Tips for Encouraging Boys to Read More

Tips for Encouraging Boys to Read More

1.      Get physical

Boys enjoy being active. Encourage boys to read more by acting out stories that you have read, retell a story using puppets, practise role play where each family member has a role in the story. Use your imagination to incorporate physical activity into reading.

2.      Find a positive male role model

Fathers, grandfathers, friends, uncles and brothers can all play their part by letting younger boys see them reading.  It doesn’t matter if it’s the newspaper, a magazine or a book. Boys will copy this behaviour and in turn will become more confident in their own reading. Find out more about our Reading Lab, which involves some of our older students being reading partners for the younger boys.

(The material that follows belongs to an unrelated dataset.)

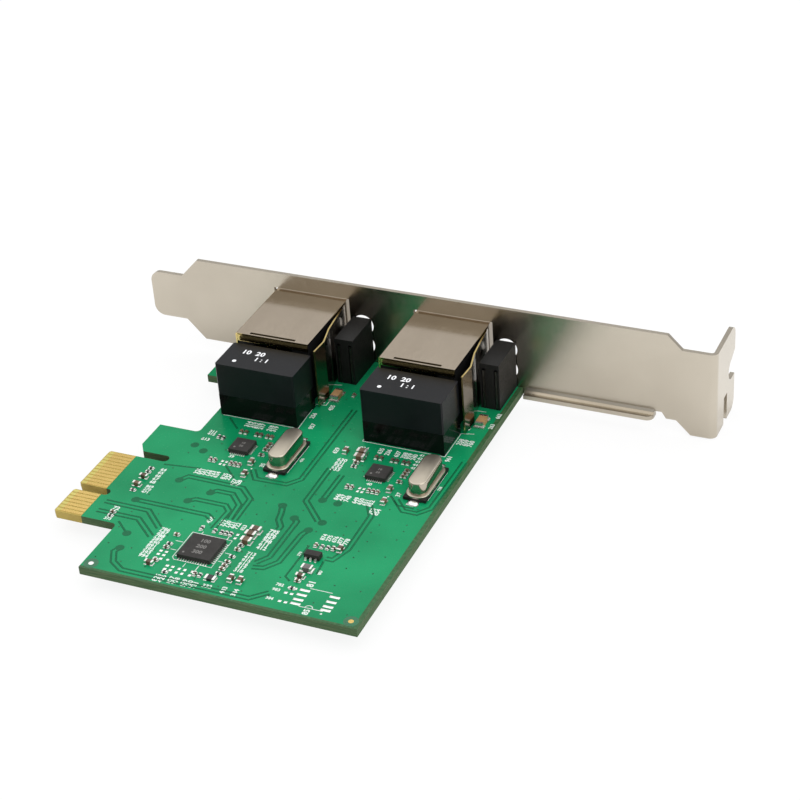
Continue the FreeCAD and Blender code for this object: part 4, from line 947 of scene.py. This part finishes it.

3.      Praise, praise, praise

Boys thrive on praise. When he reads well, be sure to give him encouragement and try to be specific about the praise you are giving. There will be mistakes; make it clear that if he makes a mistake whilst reading, he is not a failure; remind him that we learn from our mistakes.

4.      Routine reading

If your child likes routine and structure; try building reading into that routine. Set aside a regular time to read with boys. That way he will come to expect to be read with at a certain time. Providing opportunities and expectations for silent reading at home are also likely to encourage more reading. Reading before going to sleep is a great time way to get boys into reading – not only does it encourage routine but also helps them wind down and relax before they go to sleep.

5.      Read with your children

Carry on reading with boys once they can read themselves; some boys can switch off from reading once they know the basics. Keep talking about the story and the plot, make sure they have understood it. Many boys will enjoy being read to well beyond their early years. Most children enjoy having an element of control and book choice is an excellent area to let children have some freedom.

6.      Start a book club

Discussing books is a wonderful way to nurture a love of stories. Support your child in starting discussions around books. We celebrated World Book Day at school recently and wrote some fabulous book reviews, some of which are on display in the library and some will be read out in assembly. We’ll also be introducing the Children’s Book Award where boys can read the latest publications and vote on their favourites, and we’ll be holding a pop-up book fair in May.

7.      Use an interest

If they’re into a particular sport or hobby, find a book that includes it. In the Aldwickbury school library there are displays which highlight particular themes that the boys may be interested in and suggest new books to them. If your child doesn’t like to read books, think of other ways he can enjoy the written word: magazines, poetry, joke books, comics, games instructions, letters, road signs, shopping lists. This will encourage reading, improve vocabulary and hopefully will lead on to wanting to read for pleasure.